View Full Version : More lyric scene in the books
Fat middle
12-22-1999, 02:58 PM
My take is the meeting of Luthien and Beren. I really love re-reading it. What´s yours?
Darth Tater
01-21-2000, 01:54 AM
I can't say I understand the topic, which is probably why no one responded.
bmilder
01-21-2000, 03:41 AM
Heh :P What did you mean, Fat Middle? :)
Fat middle
01-21-2000, 10:22 AM
uhh, i was fearing that... :) I wanted to say "most lyric scene..." but i wrote "more" and i couldn´t fix it (those are the two edits). I only wanted to know which scene is consider by y´all as touched by the highest levels of poetry. That scene that make you cry whether it be for its roamntic touch, for pure pity or only for the beauty ofthe words. The mixture of romantic elements and the beauty of the Nature is simply perfect. I read once and again this scene and it never disappoints me. It´s now clearer the topic? :)
Eruve
01-21-2000, 02:10 PM
I don't know if this is the sort of thing you had in mind, or not, but this passage makes me cry every single time I read it. It's the beginning of the "Ruin of Doriath" chapter, where Hurin is released from Angband, tries to get into Gondolin, and finally meets Morwen again just before she dies. It's not romantic in the sense of Beren and Luthien, but it is imbued with such saddness and regret.
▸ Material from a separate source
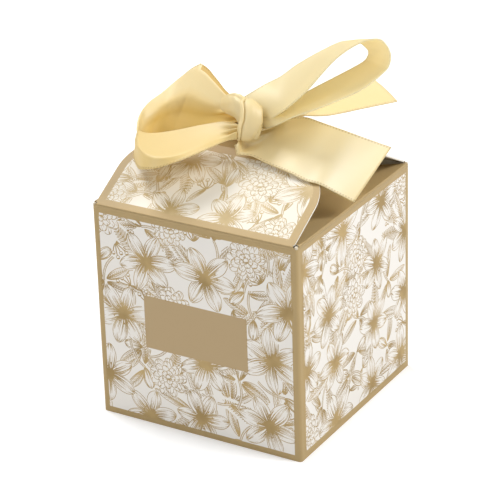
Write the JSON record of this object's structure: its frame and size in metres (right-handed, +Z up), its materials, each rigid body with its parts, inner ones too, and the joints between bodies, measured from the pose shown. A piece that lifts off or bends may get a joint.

Can you just imagine Hurin, having had to witness the disaster to his family, powerless to stop it, finally released from the torture, and friendless and mistrusted? Finally he gets back to his wife and she dies. As for nature, the description of Hurin standing on a rock before the stones that hide the way into Gondolin, with the sun setting and the wind hissing through the dry grass give me chills. It's so bleak and full of hopelessness.
Darth Tater
01-21-2000, 04:46 PM
Ok, now I understand the question, but I'm not sure what the answer is for me yet. I'll think about it.
Hernalt
01-29-2000, 03:20 PM
But did you mean literal 'lyrics' as in a favorite Tolkien song, or 'lyrical passages' as in an evocative stream of Tolkienesque description? I think you mean the latter, and for my personal most-evocative, I'd have to say.. Sil 273: "Turambar and Hunthor were well-nigh overcome by the heat and the stench, as they sought in haste for a way to come up at Glaurung; and Hunthor was slain by a great stone that was dislodged from on high by the passage of the Dragon, and smote him on the head and cast him into the river. So he ended, of the house of Haleth not the least valient. By standing forth for the 'special needs' Brandir, Hunthor chose his own doom, and was not entrapped by Turin's. He willingly, knowingly walked into the valley of the shadow of death, failed in his task through no lack of determination, and was awarded the fine, marbled epitaph that "He was not the least valient." Obviously he was not the star of the production, the performer, the show-stopper. But he gave his all, and went down in history. Harks me to A River Runs Through It, where the Scottish minister, the thrifty father gave a "Well done, son" only after he had finished his homework and made it right. So in bestowing such accolade on Hunthor, it was Tolkien projecting the kind of approval he might have for one of his own sons, and he was saying to that son, "You did well.." If anything gets me close to a Christian-religious tear-jerking feeling, where a divine entity looks down with a gleaming pride for our effort despite our error, it's the triumph of Hunthor.
Fat middle
01-29-2000, 06:31 PM
Yeah, i was meaning that, but in my theasaurus both terms lyric and lyrical have the same meaning. :o BTW, great comments to Hunthor´s death. You throw new light to the passage. Eruve: yes the return of Hurin is for me the very "lyrical" summit of Turin´s story. That moment at the rock is really great! Question: Do y´all think as me, that the greater lyrical scenes are in Sil?
Hernalt
01-29-2000, 06:48 PM
But that's because the Sil is a most often a remote narration, summarazing with heraldic and sometimes Shakespearean language what would in LOTR be delved into in you-are-there, present tense detail. The Sil is a marble epitaph recounting the heroic and accomplished deeds of long-dead heros, whereas LOTR is a game, already in progress.
Eruve
01-29-2000, 07:40 PM
ITA hernalt. Well said!
Elanor
01-31-2000, 06:48 AM
Frodo and Sam parting, Sam returning home alone.
Darth Tater
02-05-2000, 09:58 PM
There's this one word that Tolkien uses in the Sil that is just so great: Unfriendship. I love that!!!
Elanor
02-05-2000, 10:36 PM
Yes...I always thought this quote was hilarious: "And these folk are hewers of trees and hunters of beasts; therefore we are their unfriends, and if they will not depart we shall afflict them in all ways that we can." (170) Just such a matter-of-fact statement of prejudice, antagonism, and intention to hurt. Sounds like the KKK.